The University of Texas-Pan American is working to help teenagers become responsible with money by giving their teachers a crash course in economics and personal finance this summer.

The University’s College of Business Administration and College of Education have joined with the Federal Reserve Bank of Dallas and the Texas Council on Economic Education in providing a daylong workshop July 13 called “Decisions, Decisions, Decisions: Teaching Students Economics and Personal Finance” for high school-level educators.

The workshop, which will be at UTPA’s College of Education, was designed by the Dallas Fed to train educators how to teach their students about financial literacy, credit and debt management so the youths can make better decisions when they are older.

Topics addressed in the sessions are: “Economic Thought in Individual Decision Making,” “Decision Making at the Institutional Level: Overview of the Federal Reserve,” “Teaching the Ethical Foundations of Economic Decision Making,” “Financially Literate Consumers Make Better Decision Makers,” and “Taking Conference Content Back to the Classroom.” Teachers will also learn about the major economic issues affecting the Mexican and American sides of the border.

Bill Gilmer, vice president of the Federal Reserve Bank of Dallas, will give a special address on the South Texas border economy. U.S. Rep. Rubén Hinojosa also has been invited to give the opening address.

The event’s organizers said the country’s recent economic turmoil shows how important it is to teach youth to be responsible with their money and make well-educated decisions.

“The last five or 10 years have shown us that easy credit leads to problems,” said Dr. Teofilo Ozuna, dean of the College of Business Administration. “What easy credit does is it doesn’t let you be as prudent with the use of your money as much as you need to be.”

High school and college students can find themselves in much trouble if they don’t make wise decisions. Programs such as the one UTPA, the Dallas Fed and the council are hosting can help them make better choices, Ozuna said.

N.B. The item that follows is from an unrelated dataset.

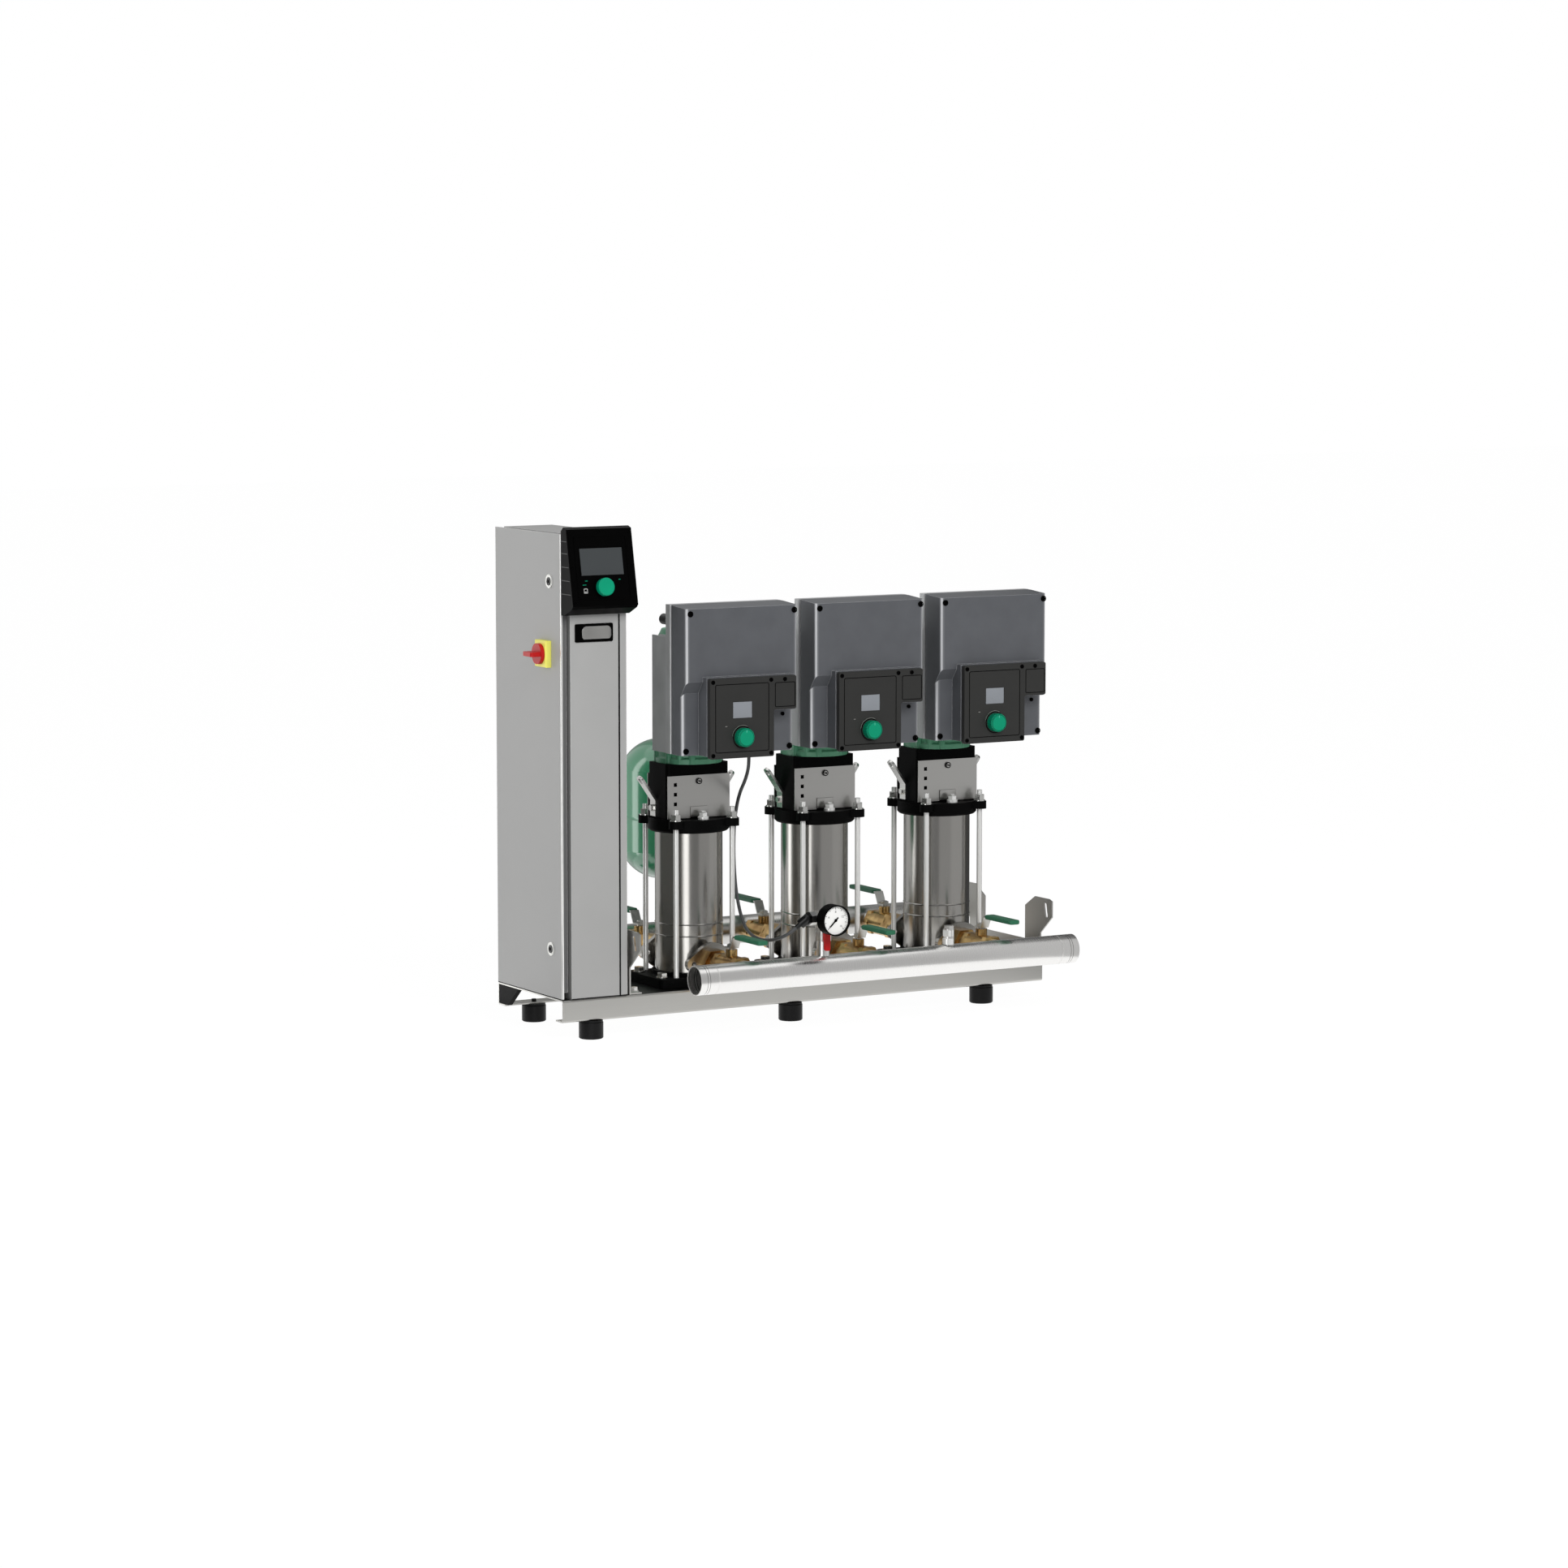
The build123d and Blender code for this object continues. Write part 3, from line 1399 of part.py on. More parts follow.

The College of Business Administration has been conducting these workshops for years but teamed up with the College of Education as part of the University’s push for more collaboration among its six colleges, Ozuna said.

“It shows how the University is beginning to combine the colleges,” he said. “The College of Education has the relationships with the school teachers and the pedagogy that goes on there, and our college has the expertise in finance and the economics, so combining those disciplines really leads to a more solid workshop.”

Dr. Hector Ochoa, dean of the College of Education, said the workshop will also allow teachers to receive professional development required by the state from experts in the fields they teach.

“This is a really good opportunity for teachers in public schools who teach economics or financial planning,” he said. “Teachers will be exposed to material that’s current. These types of professional development opportunities are not very common.”

Ochoa said his college sent out letters to superintendents and high school principals throughout Region One, which includes the Rio Grande Valley. Region One Education Service Center also helped spread the word to public school districts.